Defensoria Pública obtém decisão judicial que reconhece nulidade de contrato habitacional que ameaçava moradia de idosa de baixa renda
Decisão judicial anula contrato que impunha lógica de mercado a moradora de habitação popular e reafirma a proteção da função social da política habitacional frente à financeirização do direito à moradia

Foto: Edson Lopes Jr/Secom/Divulgação
A pedido da Defensoria Pública de SP, uma importante decisão da 42ª Vara Cível do Tribunal de Justiça de São Paulo garantiu a proteção do direito à moradia de uma idosa de baixa renda, moradora de um conjunto habitacional na zona sul da capital paulista.
Dona Helena (nome fictício) celebrou em 1989 um contrato de compromisso de compra e venda com a Companhia Metropolitana de Habitação de São Paulo (COHAB) para aquisição de seu imóvel. Após anos de pagamentos, ela enfrentou dificuldades financeiras e ficou inadimplente.
Em 2010, foi chamada pela COHAB para negociar a dívida. No entanto, sem plena compreensão do que estava assinando, Dona Helena foi levada a firmar documentos que encerraram o contrato original e instituíram um novo contrato, agora com confissão de dívida e garantia de alienação fiduciária. A alienação fiduciária é um instrumento jurídico pelo qual o imóvel fica em nome do credor até a quitação total da dívida, permitindo que o bem seja levado a leilão em caso de inadimplência.
O novo contrato previa 300 parcelas e, após novo período de dificuldade financeira e impossibilidade de pagamento, o imóvel de Dona Helena ficou ameaçado de leilão. A Defensoria Pública do Estado de São Paulo ajuizou ação, alegando que a renegociação foi imposta sob lógica exclusivamente privatista, desconsiderando a função social da política habitacional e a situação de vulnerabilidade da moradora. Destacou-se que a operação visava mais assegurar créditos e interesses financeiros do que a efetivação do direito constitucional à moradia.
Na sentença, o juiz André Augusto Salvador Bezerra reconheceu que o caso não se tratava de uma relação privada comum, mas de uma política pública voltada à população vulnerável. “Há, como se vê, uma lógica completamente privatista na relação entre as rés e a autora, em que pese sua situação de vulnerabilidade a necessitar de política pública de habitação.
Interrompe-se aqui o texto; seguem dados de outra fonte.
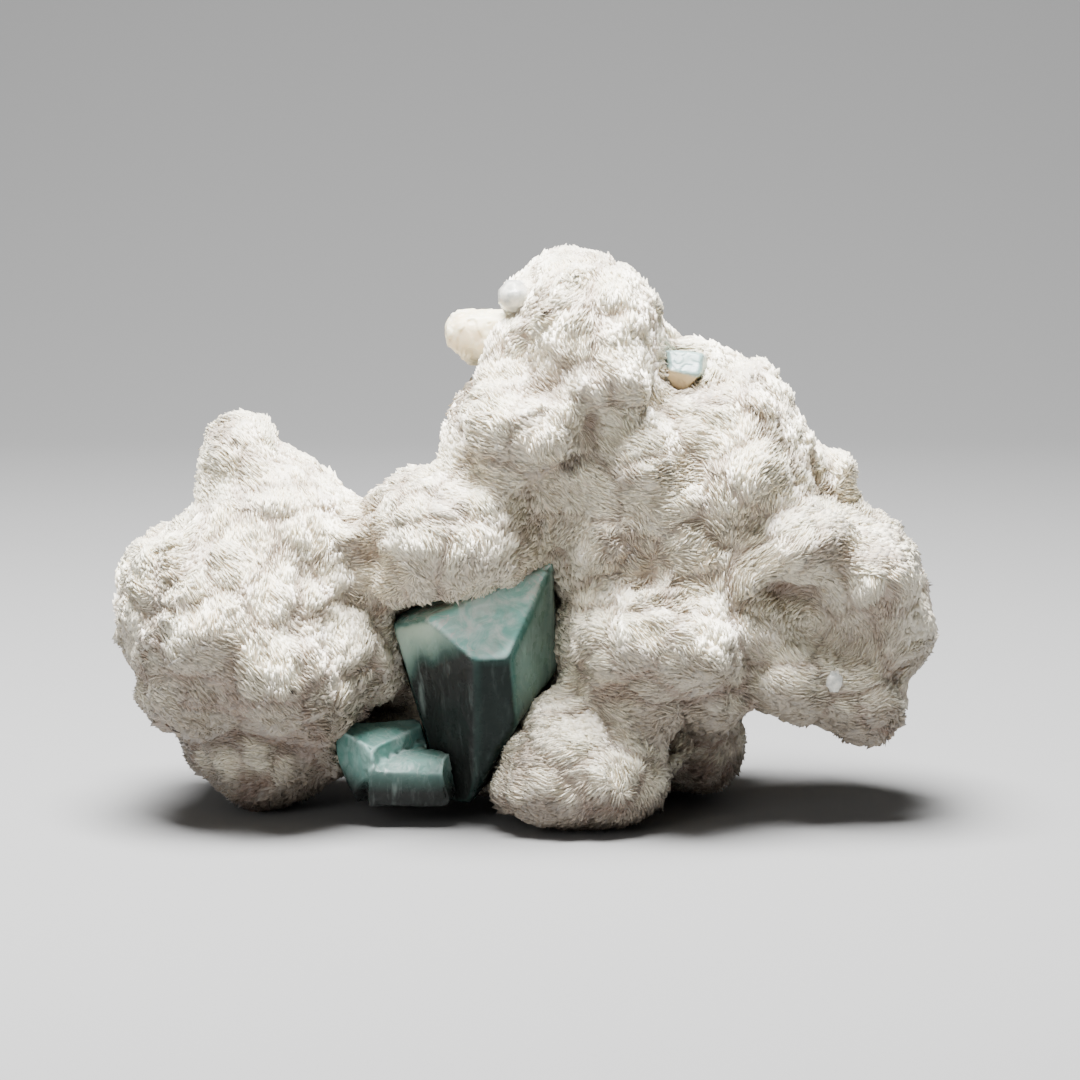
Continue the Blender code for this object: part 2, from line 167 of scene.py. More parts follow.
def node_copy(node, name):
    """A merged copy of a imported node's mesh as a new object, in metres."""
    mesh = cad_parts[node].data.copy()
    mesh.name = name
    mesh.materials.clear()
    piece = bpy.data.objects.new(name, mesh)
    bpy.context.scene.collection.objects.link(piece)
    weld = piece.modifiers.new("weld", "WELD")
    weld.merge_threshold = 0.00001
    return piece


def settle(piece):
    """Make a piece's modifiers part of its mesh."""
    graph = bpy.context.evaluated_depsgraph_get()
    mesh = bpy.data.meshes.new_from_object(piece.evaluated_get(graph))
    piece.modifiers.clear()
    piece.data = mesh


def vertex_array(mesh):
    """Vertex places in millimetres."""
    flat = np.empty(len(mesh.vertices) * 3)
    mesh.vertices.foreach_get("co", flat)
    return flat.reshape(-1, 3) / MM


def normal_array(mesh):
    """Each vertex's normal."""
    flat = np.empty(len(mesh.vertices) * 3)
    mesh.vertex_normals.foreach_get("vector", flat)
    return flat.reshape(-1, 3)


def put_vertices(mesh, points):
    """Move the vertices to places in millimetres."""
    mesh.vertices.foreach_set("co", (points * MM).ravel())
    mesh.update()


def put_attribute(mesh, name, values):
    """Store one number for each vertex under a name that the materials read."""
    layer = mesh.attributes.new(name, "FLOAT", "POINT")
    layer.data.foreach_set("value", np.asarray(values, dtype=np.float32))


def smooth(mesh):
    """Shade every face smoothly."""
    mesh.polygons.foreach_set("use_smooth", np.ones(len(mesh.polygons), dtype=bool))


def growth(points, normals):
    """The way that blades flow over the surface, with its part along the normal taken away: a
    slow drift in space, which near the right lobe's curl gives way to a turn around it."""
    slow, quick = DRIFT_SIZES
    drift = ripple_vector(points, slow, 11) + 0.45 * ripple_vector(points, quick, 12)
    drift = drift + DRIFT_STEADY
    spoke = points - CURL_MIDDLE
    spoke[:, 1] = 0.0
    reach = np.linalg.norm(spoke, axis=1, keepdims=True)
    around = np.cross(unit(spoke), np.array([0.0, 1.0, 0.0]))
    share = np.exp(-(reach / CURL_REACH) ** 4) * (points[:, 1:2] < 5.0)
    return across(drift * (1 - share) + 1.6 * around * share, normals)


def edge_array(mesh):
    """The two vertices of each edge."""
    flat = np.empty(len(mesh.edges) * 2, dtype=np.int64)
    mesh.edges.foreach_get("vertices", flat)
    return flat.reshape(-1, 2)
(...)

Tudo foi feito sob a racionalidade de empresas privadas, sob a pura lógica de mercado”, apontou na decisão.
Assim, o magistrado declarou a nulidade do termo de confissão de dívida e do novo contrato firmado em 2010, vedando o leilão do imóvel e determinando a retomada do contrato original com a COHAB.
Para o Defensor Público Douglas Tadashi Magami, que foi responsável por levar o caso a Justiça, a importância desta decisão decorre do fato de, no âmbito da promoção de políticas públicas de moradia, garantir condições contratuais justas e adequadas à vulnerabilidade dos mutuários. “Isso porque a alienação fiduciária, em caso de inadimplemento, faz com que para evitar que os imóveis sejam leiloados, os mutuários tenham que pagar um montante muito alto a vista, o que é praticamente impossível”, afirmou.
A decisão reforça o papel da Defensoria Pública na proteção dos direitos de pessoas em situação de vulnerabilidade e na defesa da função social das políticas públicas, impedindo que interesses financeiros se sobreponham ao direito fundamental à moradia.